# OZflyte Kayak



## melbourneandy (Apr 21, 2008)

Hi Guys,
Sorry if i posted in the wrong spot but i found an OZflyte kayak for sale locally and i was wondering if anyone has heard of them? It is 3.8metres long that is about all the info i can gather on the make. I looked on there website but could find only surf skis and the like. Thought i'd throw it to the merry throng to see if it's worth buying as a backup


----------



## L3GACY (Sep 2, 2007)

melbourneandy said:


> Hi Guys,
> Sorry if i posted in the wrong spot but i found an OZflyte kayak for sale locally and i was wondering if anyone has heard of them?

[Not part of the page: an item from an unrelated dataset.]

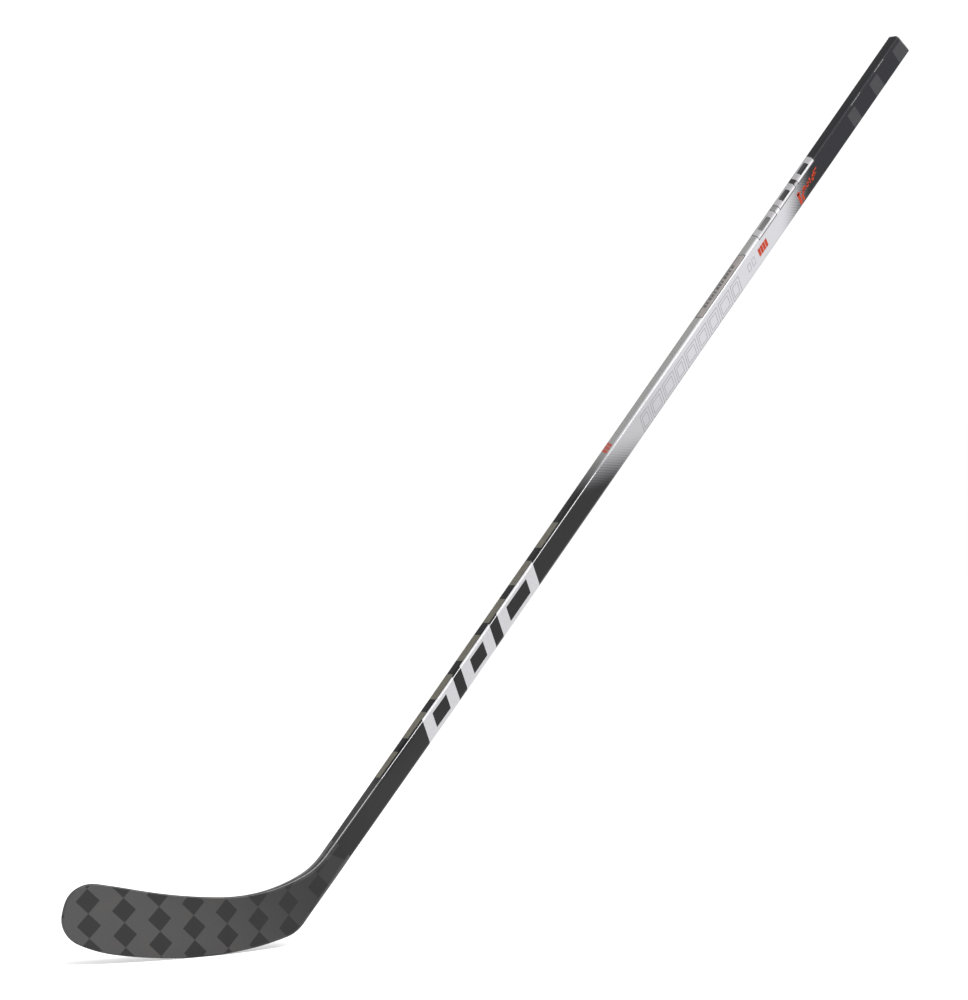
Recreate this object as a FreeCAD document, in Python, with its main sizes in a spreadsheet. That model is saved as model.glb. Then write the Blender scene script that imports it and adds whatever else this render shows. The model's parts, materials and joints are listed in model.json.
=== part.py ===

It is 3.8metres long that is about all the info i can gather on the make. I looked on there website but could find only surf skis and the like. Thought i'd throw it to the merry throng to see if it's worth buying as a backup


 I've never even heard of them :shock:. Could be worth a look if they're locally made.


----------



## nemollie (Sep 3, 2008)

hey ozflyte kayaks are actually surf skis (LONG ONES) its not for a fishing kayak really the on;ly other thing they make it polyutherene kayaks and also nipper boards. sorry if i make you sad about it if its the polyutherene ones there better i wouldnt know how good it is for fishing though but you could probobly make a surf ski into a fishing kayak kind of thing if you make a hatch in the front of you. - andrew


----------



## nemollie (Sep 3, 2008)

hey ozflyte kayaks are actually surf skis (LONG ONES) its not for a fishing kayak really the on;ly other thing they make it polyutherene kayaks and also nipper boards. sorry if i make you sad about it if its the polyutherene ones there better i wouldnt know how good it is for fishing though but you could probobly make a surf ski into a fishing kayak kind of thing if you make a hatch in the front of you. - andrew


----------



## L3GACY (Sep 2, 2007)

nemollie said:


> hey ozflyte kayaks are actually surf skis (LONG ONES) its not for a fishing kayak really the on;ly other thing they make it polyutherene kayaks and also nipper boards. sorry if i make you sad about it if its the polyutherene ones there better i wouldnt know how good it is for fishing though but you could probobly make a surf ski into a fishing kayak kind of thing if you make a hatch in the front of you. - andrew


I dunno, this bottom one looks like it could work to me:


----------



## nemollie (Sep 3, 2008)

> I dunno, this bottom one looks like it could work to me:


i agree the bottom one would work thats what i said they do have polytherane looking kayaks that might work for a fishing kayak


----------



## melbourneandy (Apr 21, 2008)

Thanks for the reply lads. I missed the end of the auction and didnt win it but i found out they are actually a reasonable rig. Maybe next time


----------